AI Usage Guidelines
We aren’t against the use of AI tools like Copilot, ChatGPT, Gemini, Claude Code, etc. as long as our contributors understand the intent behind their changes. However, given that vibe coding often results in unintended changes and most of our reviewers are volunteers, contributions requiring several iterations of review would not be a good use of their time if the changes are significantly deviating from what is actually required to fix the issue.
To ensure your contribution is respectful of the community’s time, please follow these guidelines:
- Before sending a pull request (PR), make sure each change is really needed. Actually try undoing each change, and keep only the changes without which the issue is not fixed. Test your changes thoroughly.
- Make sure you really understand what each change is doing. If you call a new method, read the documentation of that method to be sure it does what you want.
- Learn as you accept LLM-suggested changes. This will help you write better prompts and solve bigger problems.
- LLMs are known to re-phrase even existing comments. Do not let through such modifications, unless your change directly impacts those comments in the code.
- Ensure that you get your facts right. LLMs still hallucinate a lot and the official Android documentation should be referred to as the only source of truth during any discussions.
- In the PR’s description, post two screencasts: one screencast showing the behavior before (demonstrating the bug), and one screencast showing the new behavior for the same operation (demonstrating the fix).

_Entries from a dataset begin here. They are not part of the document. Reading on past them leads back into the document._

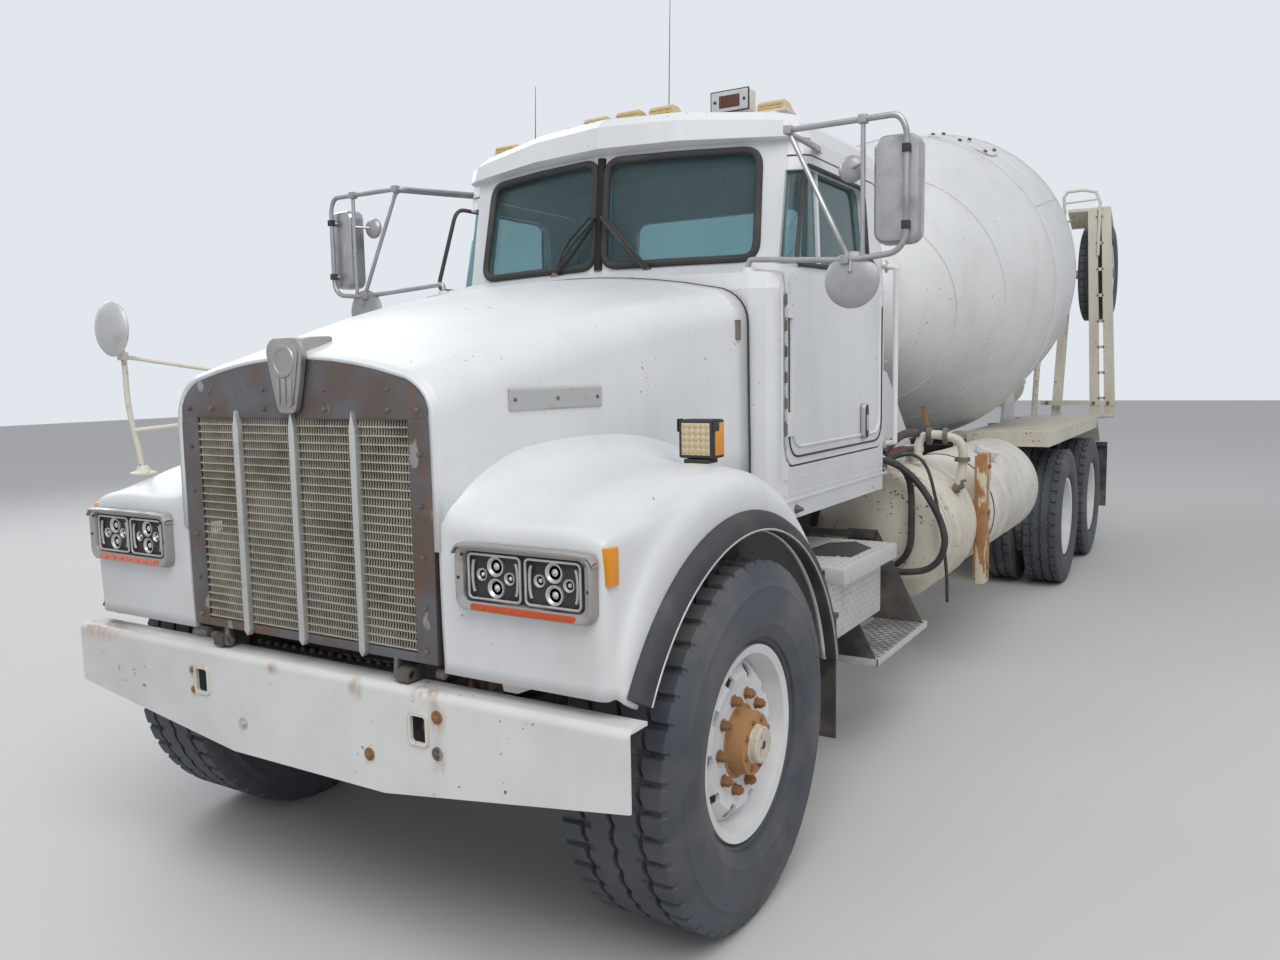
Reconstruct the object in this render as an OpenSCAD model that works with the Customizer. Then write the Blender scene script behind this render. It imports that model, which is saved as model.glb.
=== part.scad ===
// Concrete mixer truck: conventional tractor, inclined drum, raised booster axle.
// Millimetres. X is across the truck, +X its left side. Every module is drawn in
// stations: Y counts back from the bumper's face and Z counts up from the ground.
// station() then moves the truck's middle to Y = 0.

/* [Chassis] */
// Station of the steered front axle
front_axle_y = 750; // [730:5:770]
// Station of the first drive axle
drive_axle_y = 6400; // [6350:10:6450]
// Distance between the two drive axles
tandem_gap = 1350; // [1330:10:1380]
// Outer face of each frame rail from the middle
rail_x = 432; // [424:1:438]
// Height of a frame rail
rail_h = 270; // [250:5:280]
// Width of a rail's flanges
rail_flange = 80; // [70:5:90]
// Plate thickness of a rail
rail_t = 10; // [8:1:12]
// Top of the frame rails above the ground
frame_top = 1010; // [1005:1:1015]
// Station where the rails end
frame_end = 8850; // [8830:10:8860]
// Width of the bumper
bumper_w = 2300; // [2260:10:2340]
// Height of the bumper's top edge
bumper_top = 838; // [832:1:840]
// Depth of the bumper's rolled edge
bumper_d = 88; // [80:1:90]

/* [Wheels] */
// Radius of a front tyre
front_r = 560; // [550:1:565]
// Width of a front tyre
front_w = 390; // [380:1:395]
// Outer face of a front tyre from the middle
front_out = 1160; // [1150:1:1165]
// Kingpin distance from the middle
kingpin_x = 840; // [835:1:845]
// Radius of a drive tyre
drive_r = 520; // [512:1:524]
// Width of a drive tyre
drive_w = 275; // [268:1:280]
// Outer face of the outer drive tyre from the middle
drive_out = 1208; // [1200:1:1212]
// Distance between the middles of a pair of drive tyres
dual_gap = 330; // [322:1:334]
// Radius of a booster tyre
booster_r = 480; // [470:1:485]
// Width of a booster tyre
booster_w = 280; // [270:1:285]
// Bead radius shared by all the rims
bead_r = 286; // [284:1:288]

/* [Cab and hood] */
// Half width of the cab's sides
cab_x = 900; // [895:1:905]
// Station of the cab's back
cab_back = 2770; // [2750:5:2790]
// Height of the cab's floor
cab_floor = 1120; // [1110:1:1130]
// Thickness of the cab's walls and doors
cab_wall = 45; // [40:1:50]
// Gap round a door
door_gap = 8; // [7:1:9]
// Half width of the hood at the grille
hood_x0 = 560; // [555:1:565]
// Half width of the hood at its rear edge
hood_x1 = 790; // [785:1:795]
// Station of the hood's rear edge
hood_back = 1450; // [1445:1:1452]
// Thickness of the hood's moulded skin
hood_t = 22; // [18:1:26]
// Radius of the front wheel arches
arch_r = 700; // [698:1:704]
// Radial width of a rubber flare
flare_w = 80; // [70:1:90]

/* [Drum] */
// Station of the drum's front flange
drum_y = 4600; // [4580:5:4620]
// Height of the drum's axis at its front flange
drum_z = 2013; // [2010:1:2020]
// Slope of the drum's axis, in degrees
drum_tilt = 11.4; // [11:0.1:12]
// Largest radius of the drum
drum_r = 1155; // [1145:1:1160]
// Plate thickness of the drum
drum_t = 10; // [8:1:12]
// Length of the drum along its axis
drum_l = 4390; // [4370:5:4400]
// Radius of the drum's mouth
mouth_r = 580; // [560:1:590]
// Height of the roller track over the drum's skin
track_h = 45; // [42:1:48]
// Radius of a roller under the track
roller_r = 130; // [125:1:135]

/* [Rear gear] */
// Station of the booster arm's pivot
arm_y = 8960; // [8955:1:8970]
// Height of the booster arm's pivot
arm_z = 1120; // [1115:1:1125]
// Length of the booster arm from pivot to axle
arm_l = 1580; // [1570:1:1590]
// Angle of the raised booster arm over the level
arm_up = 71.5; // [71:0.1:72]
// Distance from the drum's mouth back to the chute's swivel
mouth_gap = 187; // [180:1:195]
// Length of the main chute
chute_l = 700; // [680:5:710]
// Inner radius of the chute's trough
chute_r = 230; // [220:1:240]

/* [Hidden] */
$fn = 48;

// Seating gap between pieces of one body, and between shafts and their bores
fit = 0.3;
rail_bottom = frame_top - rail_h;
drive_axle2_y = drive_axle_y + tandem_gap;
front_mid = front_out - front_w / 2;
dual_mid = drive_out - drive_w / 2 - dual_gap / 2;
booster_mid = 985;
booster_y = arm_y + arm_l * cos(arm_up);
booster_z = arm_z + arm_l * sin(arm_up);
overall_l = booster_y + booster_r;

// Hood tilt hinge, at the foot of the grille
hinge_y = 40;
hinge_z = 862;
// Middle of the front wheel arch
arch_y = 730;
arch_z = 510;
fender_x = 1105;

white = [0.86, 0.86, 0.84];
cream = [0.80, 0.76, 0.66];
dark = [0.13, 0.14, 0.16];
steel = [0.55, 0.54, 0.52];
rust = [0.45, 0.28, 0.16];
black = [0.07, 0.07, 0.08];
clear = [0.55, 0.68, 0.66];
amber = [0.86, 0.55, 0.12];

module station() { translate([0, -overall_l / 2, 0]) children(); }
module both() { children(); mirror([1, 0, 0]) children(); }

// A round bar from a to b
module bar(a, b, r) {
  d = b - a;
  l = norm(d);
  translate(a) rotate([0, acos(d[2] / l), atan2(d[1], d[0])]) cylinder(h = l, r = r, $fn = 24);
}
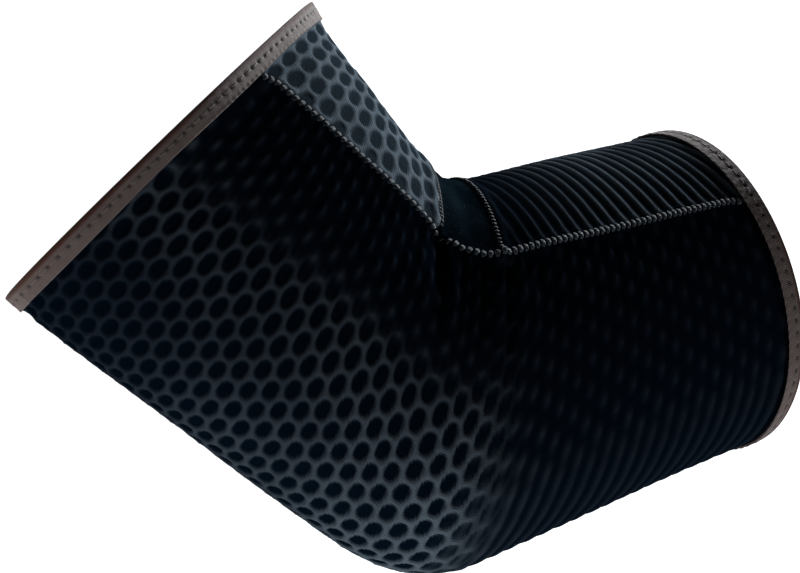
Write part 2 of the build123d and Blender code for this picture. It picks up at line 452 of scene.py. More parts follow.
# %% [markdown]
# ## Making meshes
#
# A ply is a thin closed shell: an outer grid, an inner grid and a border that joins their edges.
# The inner grid needs only half the points each way, because nobody sees it in the finished tube.
# Threads and tapes are sweeps: one outline carried along a path. NumPy makes the points, and
# Blender's mesh gets them all at once, which is far quicker than adding them one by one.

# %% Mesh builders
def make_piece(name, points, faces, cloth, masks=None):
    """A piece from points in mm and faces, with cloth coordinates in metres and vertex masks."""
    mesh = bpy.data.meshes.new(name)
    mesh.from_pydata((np.asarray(points) * MM).tolist(), [], faces)
    mesh.validate()
    mesh.shade_smooth()
    layer = mesh.uv_layers.new(name="cloth")
    loops = np.empty(len(mesh.loops), np.int32)
    mesh.loops.foreach_get("vertex_index", loops)
    layer.uv.foreach_set("vector", (cloth[loops] * MM).astype(np.float32).ravel())
    for mask, values in (masks or {}).items():
        attribute = mesh.attributes.new(mask, "FLOAT", "POINT")
        attribute.data.foreach_set("value", np.asarray(values, np.float32).ravel())
    piece = bpy.data.objects.new(name, mesh)
    bpy.context.scene.collection.objects.link(piece)
    return piece


def grid_faces(rows, columns, first=0, flip=False):
    """Quads of a grid of points whose numbers run along its columns, then down its rows."""
    number = first + np.arange(rows * columns).reshape(rows, columns)
    quads = np.stack((number[:-1, :-1], number[:-1, 1:], number[1:, 1:], number[1:, :-1]), -1)
    quads = quads.reshape(-1, 4)
    return (quads[:, ::-1] if flip else quads).tolist()


def rim(rows, columns, first=0):
    """The numbers of a grid's border points, once round."""
    number = first + np.arange(rows * columns).reshape(rows, columns)
    sides = number[0, :-1], number[:-1, -1], number[-1, :0:-1], number[:0:-1, 0]
    return np.concatenate(sides).tolist()


def shell(name, outer, inner, outer_cloth, masks=None):
    """A closed ply. The inner grid has the outer one's points, or every second one of them."""
    rows, columns = outer.shape[:2]
    inner_rows, inner_columns = inner.shape[:2]
    step = (rows - 1) // (inner_rows - 1)
    faces = grid_faces(rows, columns, 0, True)
    faces += grid_faces(inner_rows, inner_columns, rows * columns)
    outside, inside = rim(rows, columns), rim(inner_rows, inner_columns, rows * columns)
    for k in range(len(inside)):
        near, far = inside[k], inside[(k + 1) % len(inside)]
        run = [outside[(k * step + j) % len(outside)] for j in range(step + 1)]
        faces.append(run + [far, near])
    points = np.concatenate((outer.reshape(-1, 3), inner.reshape(-1, 3)))
    cloth = np.concatenate((outer_cloth.reshape(-1, 2), outer_cloth[::step, ::step].reshape(-1, 2)))
    for mask, values in (masks or {}).items():
        masks[mask] = np.concatenate((values.ravel(), np.zeros(inner_rows * inner_columns)))
    return make_piece(name, points, faces, cloth, masks)


def sweep(path, across, up, outline):
    """Points of an outline carried along a path; across and up are unit directions at each point."""
    outline = np.asarray(outline, float)
    sideways = outline[None, :, 0, None] * across[:, None]
    upwards = outline[None, :, 1, None] * up[:, None]
    return path[:, None] + sideways + upwards


def unit(vectors):
    return vectors / np.linalg.norm(vectors, axis=-1, keepdims=True)


def capped_tube(rings, first=0):
    """Faces of a closed tube through rings of points, with both ends capped."""
    count, sides = rings
    number = first + np.arange(count * sides).reshape(count, sides)
    turned = np.roll(number, -1, 1)
    quads = np.stack((number[:-1], turned[:-1], turned[1:], number[1:]), -1).reshape(-1, 4)
    return quads.tolist() + [number[0, ::-1].tolist(), number[-1].tolist()]


def round_outline(wide, high, sides):
    turn = np.arange(sides) * 2 * np.pi / sides
    return np.stack((np.cos(turn) * wide / 2, np.sin(turn) * high / 2), -1)


# %% [markdown]
# ## Shader groups
#
# Three effects come back in several materials, so each is a group of nodes that is built once. The
# knit group makes rows of tiny loops from the cloth coordinates. The lint group makes faint
# flecks and cloudy fading, which all black cloth picks up. The twist group makes the slanting
# grooves of a plied thread. Groups only give out masks, heights and colours. The shaders, and all
# values that are the same everywhere, stay in the materials.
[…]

If not easy to demonstrate in the UI, pastes of filtered logcat are OK.
- Avoid using a generic prompt to generate comments/KDoc for your code. LLMs will end up deriving context from the code that’s self-explanatory already. Add meaningful comments that explain your thought-process, something that might not be evident from the code itself.
- Similarly, avoid passing the reviewer’s suggestion directly to an LLM as a prompt. Those comments are intended for humans to understand but do not have enough context for an LLM.
- We are a global, friendly community and do not judge anyone for their English grammar, as long as the message conveys what it intends to. We would prefer a concise, not-so-perfect English sentence that explains your logic over a long, perfect but generic LLM response. Please avoid using AI tools to do all the writing work for you during your day-to-day communications on PRs and issues; a slight polish should be fine.